Groups with Divisibility Property-I

  • Inder Bir Singh PassiEmail author
  • Mahender Singh
  • Manoj Kumar Yadav
Part of the Springer Monographs in Mathematics book series (SMM)


Every finite non-cyclic abelian p-group of order greater than \(p^2\) has the property that its order divides that of its group of automorphisms (Theorem  3.34). The problem whether every non-abelian p-group of order greater than \(p^2\) possesses the same property has been a subject of intensive investigation. As discussed in the introduction, this property is referred to as the Divisibility Property. While several classes of p-groups have been shown to have Divisibility Property, it is now known that not all finite p-groups admit this property [46]. An exposition of these developments is presented in the remaining part of this monograph. In this chapter, some reduction results, due to Buckley [14], are presented in Sect. 4.1. Among other results, it is proved that one can confine attention to the class of purely non-abelian p-groups.

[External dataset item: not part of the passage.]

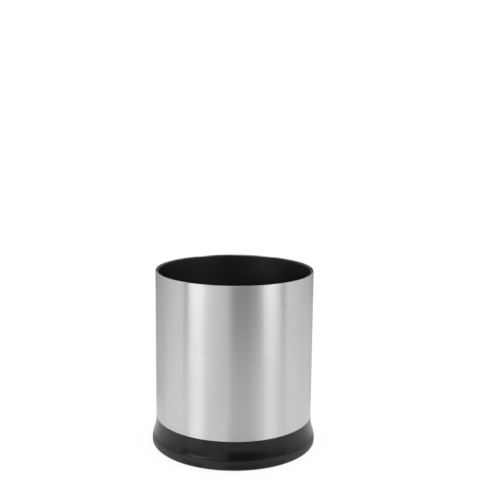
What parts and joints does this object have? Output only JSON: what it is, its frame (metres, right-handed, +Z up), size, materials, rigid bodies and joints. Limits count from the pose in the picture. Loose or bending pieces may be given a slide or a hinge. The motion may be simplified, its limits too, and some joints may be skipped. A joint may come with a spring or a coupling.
{
  "type": "rotating utensil holder",
  "caption": "Round brushed-steel utensil holder with a dark plastic cup and lift-out divider, turning on a ball bearing over a flared, weighted non-slip base.",
  "frame": {"origin": "centre of the round footprint, on the worktop", "axes": "+Z up along the drum's axis; -Y towards the front compartment; one vane of the divider points to +Y"},
  "size_m": [0.168, 0.168, 0.18],
  "materials": {
    "sleeve_steel": "brushed round the drum, satin",
    "satin_black": "satin moulded plastic",
    "matte_black": "fine matte moulded plastic",
    "foot_rubber": "matte",
    "ballast": "plain, unpainted",
    "bright_steel": "bright plated",
    "acetal": "smooth, natural"
  },
  "bodies": {
    "base": {"base_dish": "matte_black", "bottom_cover": "matte_black", "foot_ring": "foot_rubber", "ballast_plate": "ballast", "base_screw_1": "bright_steel", "base_screw_2": "bright_steel", "base_screw_3": "bright_steel", "base_screw_4": "bright_steel", "lower_race": "bright_steel", "pivot_bush": "acetal"},
    "bearing": {"ball_cage": "acetal", "ball_01": "bright_steel", "ball_02": "bright_steel", "ball_03": "bright_steel", "ball_04": "bright_steel", "ball_05": "bright_steel", "ball_06": "bright_steel", "ball_07": "bright_steel", "ball_08": "bright_steel", "ball_09": "bright_steel", "ball_10": "bright_steel", "ball_11": "bright_steel", "ball_12": "bright_steel"},
    "drum": {"turntable": "matte_black", "skirt_ring": "satin_black", "steel_sleeve": "sleeve_steel", "liner": "matte_black", "cup_floor": "matte_black", "pivot_screw": "bright_steel", "pivot_washer": "bright_steel", "drum_screw_1": "bright_steel", "drum_screw_2": "bright_steel", "drum_screw_3": "bright_steel", "upper_race": "bright_steel"},
    "insert": {"divider": "matte_black"}
  },
  "joints": [
    {"name": "drum_spin", "type": "hinge", "parent": "base", "child": "drum", "pos_m": [0, 0, 0.0144], "axis": [0, 0, 1], "continuous": true},
    {"name": "cage_spin", "type": "hinge", "parent": "base", "child": "bearing", "pos_m": [0, 0, 0.0113], "axis": [0, 0, 1], "continuous": true},
    {"name": "divider_lift", "type": "slide", "parent": "drum", "child": "insert", "axis": [0, 0, 1], "range_m": [0, 0.17]}
  ],
  "couplings": [
    {"joint": "cage_spin", "follows": "drum_spin", "ratio": 0.5}
  ]
}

In subsequent sections it is shown that Divisibility Property is satisfied by p-groups of nilpotency class 2 [33], p-groups with metacyclic central quotient [18], modular p-group [22], p-abelian p-groups [19], and groups with small central quotient [20]. In view of Theorem  3.34, it can be assumed that the groups under consideration are non-abelian p-groups. The main ingredient in verifying Divisibility Property for various classes of groups G is the subgroup
$${\text {IC}} (G):={\text {Inn}} (G){\text {Autcent}} (G)$$
of the automorphism group \({\text {Aut}} (G)\) of G.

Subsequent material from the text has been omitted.